In its reply (dated 15 August 2003) to the above Communication of the Examining Division (the arguments of which had been based, in the Applicant's opinion, on case law dealing with the question of functional features), the Applicant had argued (page 3, first complete paragraph) that Claim 1 would not have claimed the function of the composition, but would have concerned compositions clearly defined by measurable material characteristics. However, Claim 1 did indeed relate, in the preliminary, provisional view of the Board, to subject-matter defined in terms of a functional feature ("An expandable sealing body", emphasis added).
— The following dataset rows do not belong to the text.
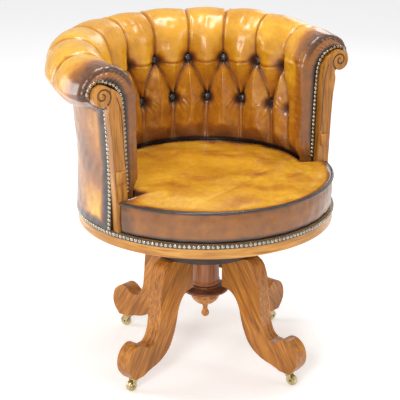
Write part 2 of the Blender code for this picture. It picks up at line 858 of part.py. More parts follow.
spindle()
seat_spider()
seat_board()
seat_rail()
seat_springs()
spring_canvas()
seat_cushion()
seat_piping()
rail_nails()

TUB_CUT = front_cutter()
back_pad(TUB_CUT)
outside_back(TUB_CUT)
back_top_rail(TUB_CUT)
for stile_place, stile_angle in STILE_ANGLES.items():
    back_stile(stile_place, stile_angle)
for post_side, post_sign in SIDES:
    arm_post(post_side, post_sign)
    arm_block(post_side, post_sign)
    arm_nails_inner(post_side, post_sign)
    arm_nails_outer(post_side, post_sign)
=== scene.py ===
"""The looks of the captain's swivel chair: buttoned antique leather, carved oak, brass nails and castors.

Seat pieces are made in the seat's own coordinates, whose origin is on the swivel axis at the seat
rail's underside. Base pieces are made round the same axis with their heights from the floor.
"""

import functools
import json
import math

import bmesh
import bpy
import numpy as np
from mathutils import Matrix, Vector


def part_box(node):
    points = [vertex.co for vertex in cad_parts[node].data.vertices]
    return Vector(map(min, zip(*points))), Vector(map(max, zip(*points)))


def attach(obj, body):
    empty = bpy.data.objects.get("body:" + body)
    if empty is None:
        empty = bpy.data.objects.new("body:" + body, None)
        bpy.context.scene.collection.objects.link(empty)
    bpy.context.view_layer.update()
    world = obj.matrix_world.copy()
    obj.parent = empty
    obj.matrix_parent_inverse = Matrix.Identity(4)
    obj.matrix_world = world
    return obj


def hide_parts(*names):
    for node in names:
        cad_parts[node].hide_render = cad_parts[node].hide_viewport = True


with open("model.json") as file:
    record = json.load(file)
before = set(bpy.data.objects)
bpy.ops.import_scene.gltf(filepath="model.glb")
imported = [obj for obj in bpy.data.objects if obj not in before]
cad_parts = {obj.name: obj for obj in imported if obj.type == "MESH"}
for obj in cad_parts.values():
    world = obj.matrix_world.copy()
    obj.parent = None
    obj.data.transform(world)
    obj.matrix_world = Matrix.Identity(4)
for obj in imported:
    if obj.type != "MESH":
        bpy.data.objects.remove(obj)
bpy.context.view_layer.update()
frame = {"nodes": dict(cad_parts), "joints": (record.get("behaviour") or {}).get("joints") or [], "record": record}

# ---- places, read from the frame

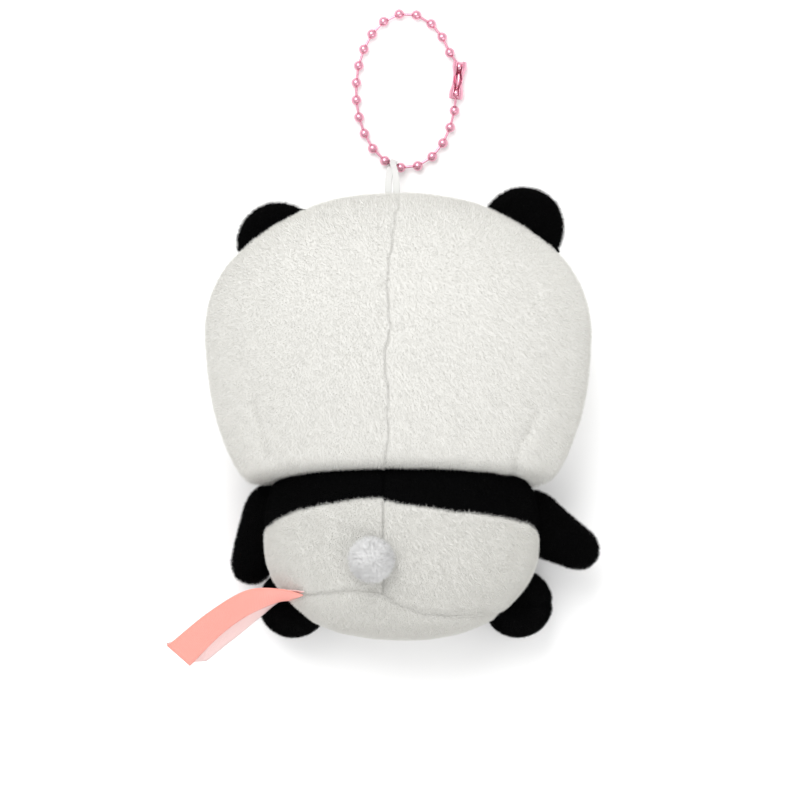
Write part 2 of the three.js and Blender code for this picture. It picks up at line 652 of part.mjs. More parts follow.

Therefore, the question arose of (i) whether the specification disclosed a technical concept fit for generalisation, which was necessary, according to decision T 435/91 (OJ EPO 1995, 188), for the acknowledgement of sufficiency of disclosure, and (ii) which measures formed the basis for this concept, ie were necessary for finally achieving the desired compressive strength and expansion. As already argued by the Opponents/?Respondents, even the [examples] did not appear to provide a clear indication which compositions within the scope of the claim would, in fact, work. Thus, from amongst the eight examples disclosed in the patent in suit, four, ie [Examples 1, 6, 7 and 8], apparently failed, even when preferred components were used, eg a blowing agent as used in [Example 1].
In summary, the patent in suit did not, in the preliminary, provisional view of the Board, appear to provide a convergent teaching which would have enabled the skilled reader to arrive with a reasonable expectation of success, but without an undue amount of experimental work, at a composition showing the desired properties, as defined in Claim 1.
(6) The Appellant pointed out that the aim of the claimed subject-matter was the achievement of a combination of distinct properties, which could be measured, and that the description provided a selection of conceivable components, eg of epoxy resins, which could be combined with the other components, namely the thermoplastic resins to achieve this goal. A selection of suitable components and of compositions of these components had further been specified in the [examples] and in the examples provided by the Opponents (eg in Mr Kosal's second Report; section VII, above), which would have enabled the skilled reader to determine the range of working examples. Thus, Mr Kosal's second Report had indicated, in the Appellant's opinion, that Respondent/O-02 had known what to do.
According to the Appellant, different compositions, the specific features of which would depend on the nature of the components used, could be prepared from starting components chosen within the definitions of [Claim 1], and the answer to the question of whether a particular composition thus obtained complied with the claims, could easily be established by simply measuring its properties as described in the specification. With regard to the question of further components not mentioned in [Claim 1], namely the blowing agent, the Appellant argued that the presence of this component would be an implicitly disclosed feature of a claimed composition.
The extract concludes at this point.